A credit booking does not mean an extra payment is taken at the time of booking. It simply means the booking is being reserved against a future membership allowance.
What a credit booking means
- If you book a class in a future week or fortnight, it uses the allowance for the window the class takes place in.
- That future booking is held in advance based on the expectation that your membership will renew as normal.
- If your membership remains active, the booking stays in place and counts toward that future window’s allowance.
Example
You have a weekly membership with 3 classes per week.
If you already have classes booked for this week, you can still book a class for next Monday if next week still has allowance available. That booking is treated as a credit booking until that next membership window is reached.

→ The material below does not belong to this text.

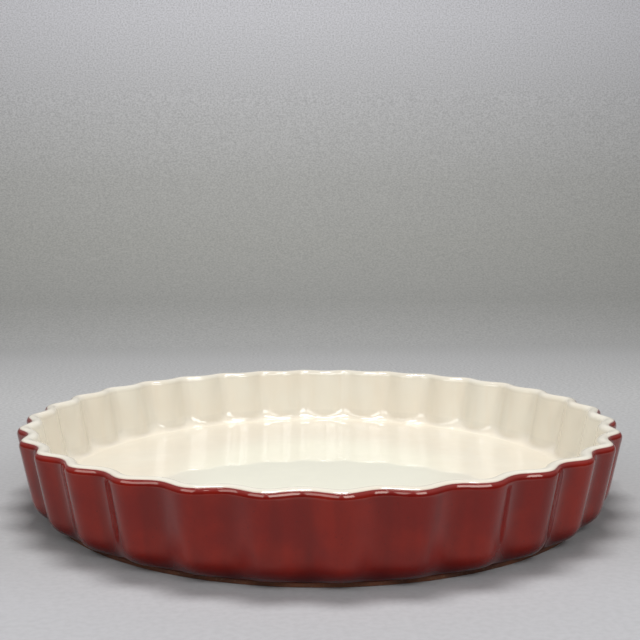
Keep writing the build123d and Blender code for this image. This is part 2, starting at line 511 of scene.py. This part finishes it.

What happens if you cancel your membership
If you cancel your membership, any credit bookings for classes that take place after your membership ends will be cancelled.
This is because those bookings were being held on the assumption that your membership would renew, and once you cancel, that is no longer the case.
What stays booked
Any bookings for classes that take place on or before your paid-through end date will remain booked.
Example
If you cancel on the 15th, but your membership stays active until the 18th because that is the date you have already paid up to:
- A booking on the 17th stays booked
- A booking on the 18th stays booked
- A booking on the 19th or later will be cancelled if it was a credit booking
Why credit bookings are cancelled when a membership is cancelled
Studios often have limited spaces in class. When a membership has been cancelled, any future bookings that rely on a renewal are removed so those places can be made available to other clients.